Thursday, October 02, 2014
In fact, the accused teacher is in police custody, enjoying the hospitality of the state while he awaits trial. There's no one bickering over whether or not this man ought to be placed in a classroom tomorrow. I'd argue that anyone who sleeps with students has fundamentally broken the trust we place in them as teachers. There's simply no defense for such actions. People who do things like that belong in prison.
Nonetheless, in the United States of America, people charged with crimes are entitled to trials. They're entitled to defend themselves against those who charge them, and face their accusers. That's a necessary step, because sometimes their accusers are incorrect. If that's the case, they ought to be able to prove it.
It's the American way.
It ought to also be the American way that we refrain from firing people without cause. Teachers have been fired for their political beliefs, their sexual orientation, and even the offense of getting pregnant. Were it not for tenure, such things would be happening right now. I've no doubt Campbell Brown and whoever finances her would jump for joy. The history of countries that have targeted teachers is not a particularly proud one.
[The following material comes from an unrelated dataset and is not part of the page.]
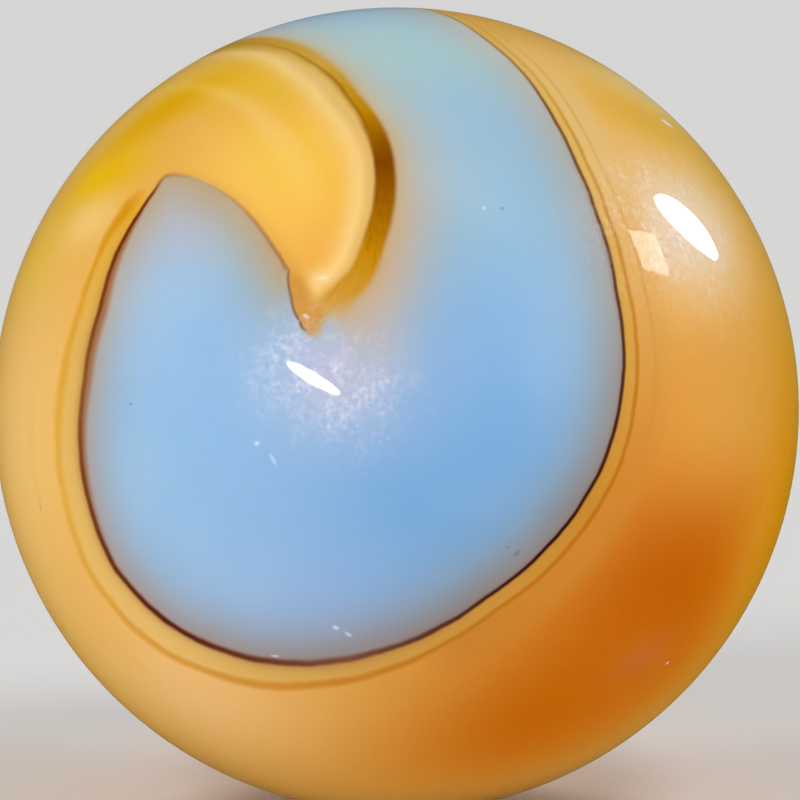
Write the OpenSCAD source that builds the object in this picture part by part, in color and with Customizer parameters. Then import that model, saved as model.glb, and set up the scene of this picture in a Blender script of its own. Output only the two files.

It's certainly true a lot of Americans are "at will" employees, and can be fired for a bad haircut. People will ask why teachers need special privileges. I'd argue that we shouldn't have special privileges, but rather everyone should have some degree of due process. I'd also argue that it behooves us, as role models, to speak the truth and act in our students' best interests. To do that, we have to challenge a lot of the mythology that passes for educational philosophy.
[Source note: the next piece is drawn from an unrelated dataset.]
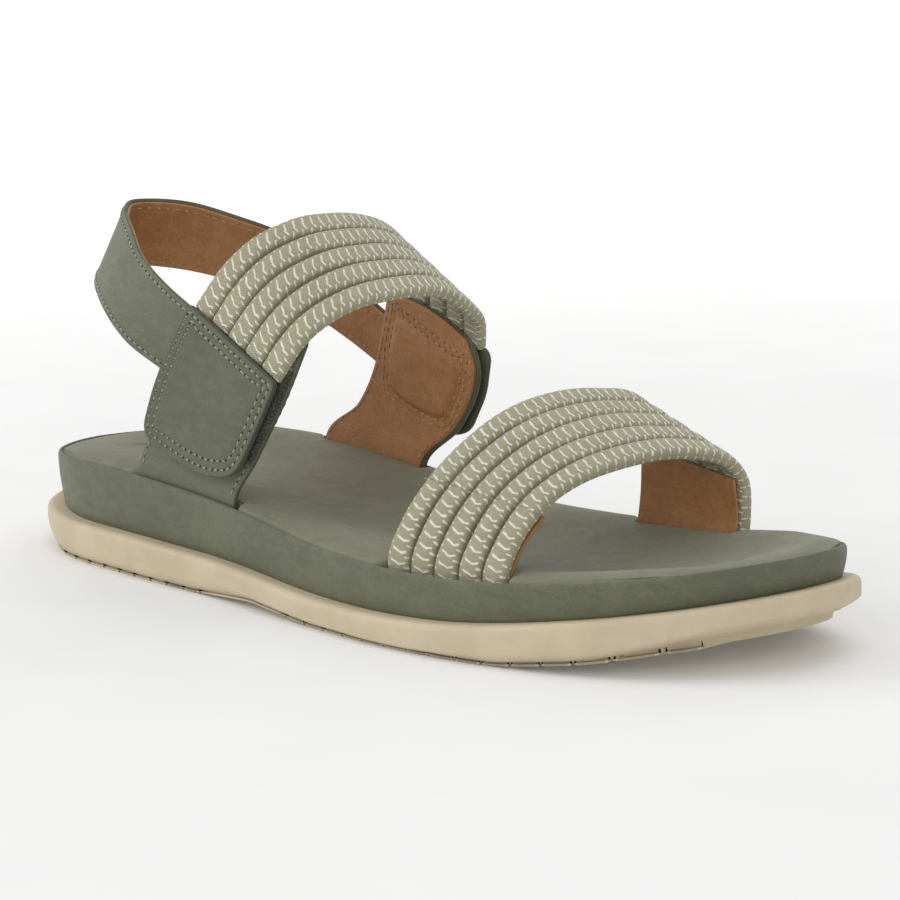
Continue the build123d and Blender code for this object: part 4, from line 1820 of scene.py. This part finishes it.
@dataclass
class Studio:
    """Camera, pale floor and soft lights: lengths in millimetres for the camera, metres for the rest."""

    aim: Point = (121.93, 23.71, 35.35)
    azimuth: float = 46.88
    elevation: float = 10.57
    roll: float = -0.94
    distance: float = 967.92
    lens: float = 148.4
    floor_reach: float = 14.0
    sky: float = 0.6
    lights: Sequence[tuple[str, Point, float, float]] = (
        ("key", (-1.2, -0.9, 0.9), 0.9, 8.0), ("front", (1.1, -1.3, 0.8), 1.2, 5.5),
        ("top", (0.1, 0.3, 1.6), 1.4, 5.0), ("back", (-0.6, 1.4, 0.9), 1.0, 3.0),
    )

    def camera(self) -> None:
        """Create the camera and make it the scene's."""
        azimuth, elevation, roll = (math.radians(a) for a in (self.azimuth, self.elevation, self.roll))
        level = math.cos(elevation)
        back = Vector((math.sin(azimuth) * level, -math.cos(azimuth) * level, math.sin(elevation)))
        right = Vector((0, 0, 1)).cross(back).normalized()
        up = back.cross(right)
        turned_right = right * math.cos(roll) + up * math.sin(roll)
        turned_up = up * math.cos(roll) - right * math.sin(roll)
        data = bpy.data.cameras.new("camera")
        data.sensor_width = 36.0
        data.lens = self.lens
        data.clip_start = 0.01
        camera = link("camera", data)
        turn = Matrix((turned_right, turned_up, back)).transposed().to_4x4()
        spot = Vector(place(np.array(self.aim))) + back * self.distance * MM
        camera.matrix_world = Matrix.Translation(spot) @ turn
        bpy.context.scene.camera = camera

    def floor(self) -> None:
        """Lay the pale floor."""
        mesh = bpy.data.meshes.new("floor")
        reach = self.floor_reach
        corners = [(-reach, -reach, 0), (reach, -reach, 0), (reach, reach, 0), (-reach, reach, 0)]
        mesh.from_pydata(corners, [], [(0, 1, 2, 3)])
        shader = Shader("pale_floor")
        tone = shader.step(shader.noise(60, 2), 0.3, 0.7, 0.0, 1.0)
        colour = shader.mix(tone, (0.86, 0.86, 0.855), (0.88, 0.88, 0.875))
        # Painted light: the floor glows, more the farther it is from the sandal.
        away = shader.add("VectorMath", {0: shader.object}, operation="LENGTH").outputs["Value"]
        shader.surface.inputs["Emission Color"].default_value = (1.0, 1.0, 1.0, 1.0)
        glow = shader.step(away, 0.2, 1.3, 0.06, 0.5)
        feed(shader.tree, shader.surface.inputs["Emission Strength"], glow)
        mesh.materials.append(shader.finish(colour, 0.9, specular_ior_level=0.1))
        link("floor", mesh)

    def light(self, name: str, spot: Point, size: float, power: float) -> None:
        """Add a soft square light that faces the sandal.

        Args:
            name: Name of the light.
            spot: Its place in metres.
            size: Side of the square in metres.
            power: Power in watts.
        """
        data = bpy.data.lights.new(name, "AREA")
        data.shape = "SQUARE"
        data.size = size
        data.energy = power
        light = link(name, data)
        light.location = spot
        direction = Vector((0, 0, 0.04)) - Vector(spot)
        light.rotation_euler = direction.to_track_quat("-Z", "Y").to_euler()

    def build(self) -> None:
        """Set up the whole studio."""
        self.camera()
        self.floor()
        world = bpy.data.worlds.new("studio")
        world.use_nodes = True
        sky = world.node_tree.nodes["Background"]
        sky.inputs[0].default_value = (1.0, 1.0, 1.0, 1.0)
        sky.inputs[1].default_value = self.sky
        bpy.context.scene.world = world
        bpy.context.scene.view_settings.view_transform = "Standard"
        for light in self.lights:
            self.light(*light)


def dress_hidden_nodes(finishes: Finishes) -> None:
    """Give the frame's own inner layers their finishes.

    Args:
        finishes: Finishes of the sandal.
    """
    for node, material in (("insole_board", finishes.board), ("footbed_foam", finishes.foam)):
        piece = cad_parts[node]
        piece.data.materials.clear()
        piece.data.materials.append(material)


def main() -> None:
    """Build the sandal piece by piece and then the studio."""
    logging.basicConfig(level=logging.INFO, format="%(message)s")
    finishes = Finishes()
    green_tree = StitchTree("sage_stitches", finishes.thread, finishes.hole)
    brown_tree = StitchTree("tan_stitches", finishes.brown_thread, finishes.hole)
    dark_tree = StitchTree("seam_stitches", finishes.dark_thread, finishes.hole)
    sole = Sole(finishes)
    sole.build()
    settle(sew("seam_whip_stitches", sole.seam_path(), dark_tree, SEAM_STITCH), Slot.SOCK, Body.ROOT)
    toe_rows = ToeStrap(finishes).build()
    green_rows, brown_rows = Quarters(finishes).build()
    instep = InstepStrap(finishes)
    instep.cords()
    green_rows += instep.patch()
    brown_rows += instep.lining_rows(bpy.data.objects["inner_quarter_tan_lining"])
    instep.closure(green_tree)
    settle(sew("quarter_stitches", green_rows, green_tree, QUARTER_STITCH), Slot.GREEN, Body.ROOT)
    settle(sew("toe_strap_stitches", toe_rows, green_tree, TOE_STITCH), Slot.CORD, Body.ROOT)
    settle(sew("lining_stitches", brown_rows, brown_tree, LINING_STITCH), Slot.BROWN, Body.ROOT)
    HeelSling(finishes).build(green_tree, brown_tree)
    dress_hidden_nodes(finishes)
    Studio().build()


if __name__ == "__main__":
    main()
We're living in interesting times, where hedge funders exploit the system, corporations often pay no taxes, and teachers are public enemy number one. Only in a system like this could a parasite like Campbell Brown thrive. If we really do bad things, there ought to be consequences. But they ought not to be meted out by our accusers, as Brown seeks. If we break the law, we ought to face the consequences there too. But even teachers are entitled to a trial.
Regardless, painting all teachers by the actions of one, or a few, is not only absurd, but also unforgivable and downright bigoted.